# [Work to do]
Give back the whole listing exactly as shown.
═════ Records supplied
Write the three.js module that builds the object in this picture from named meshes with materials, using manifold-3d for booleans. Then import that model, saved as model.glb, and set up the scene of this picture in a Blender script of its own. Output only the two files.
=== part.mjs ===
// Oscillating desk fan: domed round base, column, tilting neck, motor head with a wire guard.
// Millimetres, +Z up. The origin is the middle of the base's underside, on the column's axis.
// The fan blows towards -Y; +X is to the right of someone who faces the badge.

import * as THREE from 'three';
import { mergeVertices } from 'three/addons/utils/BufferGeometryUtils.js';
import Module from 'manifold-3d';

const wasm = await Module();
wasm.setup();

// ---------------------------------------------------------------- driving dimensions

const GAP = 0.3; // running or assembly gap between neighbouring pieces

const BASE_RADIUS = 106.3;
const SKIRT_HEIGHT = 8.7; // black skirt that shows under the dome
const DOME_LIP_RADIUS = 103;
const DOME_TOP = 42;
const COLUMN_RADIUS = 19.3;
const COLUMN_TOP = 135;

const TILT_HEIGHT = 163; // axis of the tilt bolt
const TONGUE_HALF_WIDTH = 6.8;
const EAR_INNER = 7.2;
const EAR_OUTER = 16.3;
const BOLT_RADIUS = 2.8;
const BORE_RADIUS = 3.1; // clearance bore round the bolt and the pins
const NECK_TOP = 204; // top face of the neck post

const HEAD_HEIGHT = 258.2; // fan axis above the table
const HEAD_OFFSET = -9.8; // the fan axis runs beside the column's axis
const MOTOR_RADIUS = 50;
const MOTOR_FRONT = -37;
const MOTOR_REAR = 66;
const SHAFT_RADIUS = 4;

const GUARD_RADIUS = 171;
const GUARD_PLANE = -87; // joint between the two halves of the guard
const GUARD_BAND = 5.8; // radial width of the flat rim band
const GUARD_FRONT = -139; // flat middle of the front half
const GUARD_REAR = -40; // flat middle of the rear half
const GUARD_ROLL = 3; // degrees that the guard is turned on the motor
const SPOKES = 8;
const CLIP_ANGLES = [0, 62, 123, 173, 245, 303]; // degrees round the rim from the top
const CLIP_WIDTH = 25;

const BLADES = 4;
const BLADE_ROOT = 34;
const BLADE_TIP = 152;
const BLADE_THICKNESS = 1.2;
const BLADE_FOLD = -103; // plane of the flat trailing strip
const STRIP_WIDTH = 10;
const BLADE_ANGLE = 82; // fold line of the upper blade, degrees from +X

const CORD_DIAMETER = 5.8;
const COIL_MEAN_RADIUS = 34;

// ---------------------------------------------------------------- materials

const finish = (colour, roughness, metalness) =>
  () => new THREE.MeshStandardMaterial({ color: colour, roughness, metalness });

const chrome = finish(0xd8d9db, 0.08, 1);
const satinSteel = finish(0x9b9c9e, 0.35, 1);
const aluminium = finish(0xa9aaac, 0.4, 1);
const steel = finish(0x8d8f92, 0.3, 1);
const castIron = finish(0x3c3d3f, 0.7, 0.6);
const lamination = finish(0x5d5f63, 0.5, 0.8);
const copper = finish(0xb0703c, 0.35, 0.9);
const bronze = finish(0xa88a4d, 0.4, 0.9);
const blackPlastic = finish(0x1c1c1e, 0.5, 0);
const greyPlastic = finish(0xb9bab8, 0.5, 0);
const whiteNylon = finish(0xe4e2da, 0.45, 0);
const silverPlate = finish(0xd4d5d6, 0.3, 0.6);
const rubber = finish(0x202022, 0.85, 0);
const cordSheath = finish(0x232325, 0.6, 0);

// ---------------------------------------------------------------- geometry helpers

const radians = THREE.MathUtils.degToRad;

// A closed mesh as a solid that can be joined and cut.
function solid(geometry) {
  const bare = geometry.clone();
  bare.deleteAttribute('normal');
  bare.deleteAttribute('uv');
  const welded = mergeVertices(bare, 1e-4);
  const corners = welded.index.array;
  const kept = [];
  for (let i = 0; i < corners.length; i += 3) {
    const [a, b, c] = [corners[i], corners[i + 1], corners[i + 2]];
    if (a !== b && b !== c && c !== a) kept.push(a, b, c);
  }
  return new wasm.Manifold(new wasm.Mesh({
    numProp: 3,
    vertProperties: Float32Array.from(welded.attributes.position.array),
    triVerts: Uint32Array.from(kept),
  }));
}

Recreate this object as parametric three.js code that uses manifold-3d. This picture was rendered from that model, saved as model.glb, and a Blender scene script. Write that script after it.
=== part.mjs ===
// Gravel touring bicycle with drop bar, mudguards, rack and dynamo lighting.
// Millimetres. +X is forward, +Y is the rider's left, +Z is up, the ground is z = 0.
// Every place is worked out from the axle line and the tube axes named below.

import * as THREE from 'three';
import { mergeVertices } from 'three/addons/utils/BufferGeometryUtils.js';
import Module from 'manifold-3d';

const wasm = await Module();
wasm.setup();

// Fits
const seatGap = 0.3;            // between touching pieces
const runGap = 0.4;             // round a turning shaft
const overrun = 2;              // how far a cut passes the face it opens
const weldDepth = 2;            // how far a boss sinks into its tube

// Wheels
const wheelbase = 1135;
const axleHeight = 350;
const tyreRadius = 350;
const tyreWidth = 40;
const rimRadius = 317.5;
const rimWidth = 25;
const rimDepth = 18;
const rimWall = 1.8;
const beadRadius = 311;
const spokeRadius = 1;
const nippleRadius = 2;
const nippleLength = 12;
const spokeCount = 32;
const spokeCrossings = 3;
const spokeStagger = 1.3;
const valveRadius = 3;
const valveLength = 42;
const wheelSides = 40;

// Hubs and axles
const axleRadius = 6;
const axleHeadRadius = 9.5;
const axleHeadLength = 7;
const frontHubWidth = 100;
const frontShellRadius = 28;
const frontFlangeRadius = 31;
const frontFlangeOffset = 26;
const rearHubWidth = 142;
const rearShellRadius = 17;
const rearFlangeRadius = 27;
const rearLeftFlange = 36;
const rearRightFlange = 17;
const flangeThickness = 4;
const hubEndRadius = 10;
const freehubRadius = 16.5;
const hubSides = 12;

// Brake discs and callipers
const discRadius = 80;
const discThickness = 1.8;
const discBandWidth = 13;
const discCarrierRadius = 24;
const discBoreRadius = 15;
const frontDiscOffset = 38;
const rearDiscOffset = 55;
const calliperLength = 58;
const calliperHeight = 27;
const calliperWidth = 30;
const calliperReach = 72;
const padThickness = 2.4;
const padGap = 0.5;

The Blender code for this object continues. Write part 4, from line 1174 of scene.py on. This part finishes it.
══════════
# [Solution for this problem]
Write the three.js module that builds the object in this picture from named meshes with materials, using manifold-3d for booleans. Then import that model, saved as model.glb, and set up the scene of this picture in a Blender script of its own. Output only the two files.
=== part.mjs ===
// Oscillating desk fan: domed round base, column, tilting neck, motor head with a wire guard.
// Millimetres, +Z up. The origin is the middle of the base's underside, on the column's axis.
// The fan blows towards -Y; +X is to the right of someone who faces the badge.

import * as THREE from 'three';
import { mergeVertices } from 'three/addons/utils/BufferGeometryUtils.js';
import Module from 'manifold-3d';

const wasm = await Module();
wasm.setup();

// ---------------------------------------------------------------- driving dimensions

const GAP = 0.3; // running or assembly gap between neighbouring pieces

const BASE_RADIUS = 106.3;
const SKIRT_HEIGHT = 8.7; // black skirt that shows under the dome
const DOME_LIP_RADIUS = 103;
const DOME_TOP = 42;
const COLUMN_RADIUS = 19.3;
const COLUMN_TOP = 135;

const TILT_HEIGHT = 163; // axis of the tilt bolt
const TONGUE_HALF_WIDTH = 6.8;
const EAR_INNER = 7.2;
const EAR_OUTER = 16.3;
const BOLT_RADIUS = 2.8;
const BORE_RADIUS = 3.1; // clearance bore round the bolt and the pins
const NECK_TOP = 204; // top face of the neck post

const HEAD_HEIGHT = 258.2; // fan axis above the table
const HEAD_OFFSET = -9.8; // the fan axis runs beside the column's axis
const MOTOR_RADIUS = 50;
const MOTOR_FRONT = -37;
const MOTOR_REAR = 66;
const SHAFT_RADIUS = 4;

const GUARD_RADIUS = 171;
const GUARD_PLANE = -87; // joint between the two halves of the guard
const GUARD_BAND = 5.8; // radial width of the flat rim band
const GUARD_FRONT = -139; // flat middle of the front half
const GUARD_REAR = -40; // flat middle of the rear half
const GUARD_ROLL = 3; // degrees that the guard is turned on the motor
const SPOKES = 8;
const CLIP_ANGLES = [0, 62, 123, 173, 245, 303]; // degrees round the rim from the top
const CLIP_WIDTH = 25;

const BLADES = 4;
const BLADE_ROOT = 34;
const BLADE_TIP = 152;
const BLADE_THICKNESS = 1.2;
const BLADE_FOLD = -103; // plane of the flat trailing strip
const STRIP_WIDTH = 10;
const BLADE_ANGLE = 82; // fold line of the upper blade, degrees from +X

const CORD_DIAMETER = 5.8;
const COIL_MEAN_RADIUS = 34;

// ---------------------------------------------------------------- materials

const finish = (colour, roughness, metalness) =>
  () => new THREE.MeshStandardMaterial({ color: colour, roughness, metalness });

const chrome = finish(0xd8d9db, 0.08, 1);
const satinSteel = finish(0x9b9c9e, 0.35, 1);
const aluminium = finish(0xa9aaac, 0.4, 1);
const steel = finish(0x8d8f92, 0.3, 1);
const castIron = finish(0x3c3d3f, 0.7, 0.6);
const lamination = finish(0x5d5f63, 0.5, 0.8);
const copper = finish(0xb0703c, 0.35, 0.9);
const bronze = finish(0xa88a4d, 0.4, 0.9);
const blackPlastic = finish(0x1c1c1e, 0.5, 0);
const greyPlastic = finish(0xb9bab8, 0.5, 0);
const whiteNylon = finish(0xe4e2da, 0.45, 0);
const silverPlate = finish(0xd4d5d6, 0.3, 0.6);
const rubber = finish(0x202022, 0.85, 0);
const cordSheath = finish(0x232325, 0.6, 0);

// ---------------------------------------------------------------- geometry helpers

const radians = THREE.MathUtils.degToRad;

// A closed mesh as a solid that can be joined and cut.
function solid(geometry) {
  const bare = geometry.clone();
  bare.deleteAttribute('normal');
  bare.deleteAttribute('uv');
  const welded = mergeVertices(bare, 1e-4);
  const corners = welded.index.array;
  const kept = [];
  for (let i = 0; i < corners.length; i += 3) {
    const [a, b, c] = [corners[i], corners[i + 1], corners[i + 2]];
    if (a !== b && b !== c && c !== a) kept.push(a, b, c);
  }
  return new wasm.Manifold(new wasm.Mesh({
    numProp: 3,
    vertProperties: Float32Array.from(welded.attributes.position.array),
    triVerts: Uint32Array.from(kept),
  }));
}

Recreate this object as parametric three.js code that uses manifold-3d. This picture was rendered from that model, saved as model.glb, and a Blender scene script. Write that script after it.
=== part.mjs ===
// Gravel touring bicycle with drop bar, mudguards, rack and dynamo lighting.
// Millimetres. +X is forward, +Y is the rider's left, +Z is up, the ground is z = 0.
// Every place is worked out from the axle line and the tube axes named below.

import * as THREE from 'three';
import { mergeVertices } from 'three/addons/utils/BufferGeometryUtils.js';
import Module from 'manifold-3d';

const wasm = await Module();
wasm.setup();

// Fits
const seatGap = 0.3;            // between touching pieces
const runGap = 0.4;             // round a turning shaft
const overrun = 2;              // how far a cut passes the face it opens
const weldDepth = 2;            // how far a boss sinks into its tube

// Wheels
const wheelbase = 1135;
const axleHeight = 350;
const tyreRadius = 350;
const tyreWidth = 40;
const rimRadius = 317.5;
const rimWidth = 25;
const rimDepth = 18;
const rimWall = 1.8;
const beadRadius = 311;
const spokeRadius = 1;
const nippleRadius = 2;
const nippleLength = 12;
const spokeCount = 32;
const spokeCrossings = 3;
const spokeStagger = 1.3;
const valveRadius = 3;
const valveLength = 42;
const wheelSides = 40;

// Hubs and axles
const axleRadius = 6;
const axleHeadRadius = 9.5;
const axleHeadLength = 7;
const frontHubWidth = 100;
const frontShellRadius = 28;
const frontFlangeRadius = 31;
const frontFlangeOffset = 26;
const rearHubWidth = 142;
const rearShellRadius = 17;
const rearFlangeRadius = 27;
const rearLeftFlange = 36;
const rearRightFlange = 17;
const flangeThickness = 4;
const hubEndRadius = 10;
const freehubRadius = 16.5;
const hubSides = 12;

// Brake discs and callipers
const discRadius = 80;
const discThickness = 1.8;
const discBandWidth = 13;
const discCarrierRadius = 24;
const discBoreRadius = 15;
const frontDiscOffset = 38;
const rearDiscOffset = 55;
const calliperLength = 58;
const calliperHeight = 27;
const calliperWidth = 30;
const calliperReach = 72;
const padThickness = 2.4;
const padGap = 0.5;

The Blender code for this object continues. Write part 4, from line 1174 of scene.py on. This part finishes it.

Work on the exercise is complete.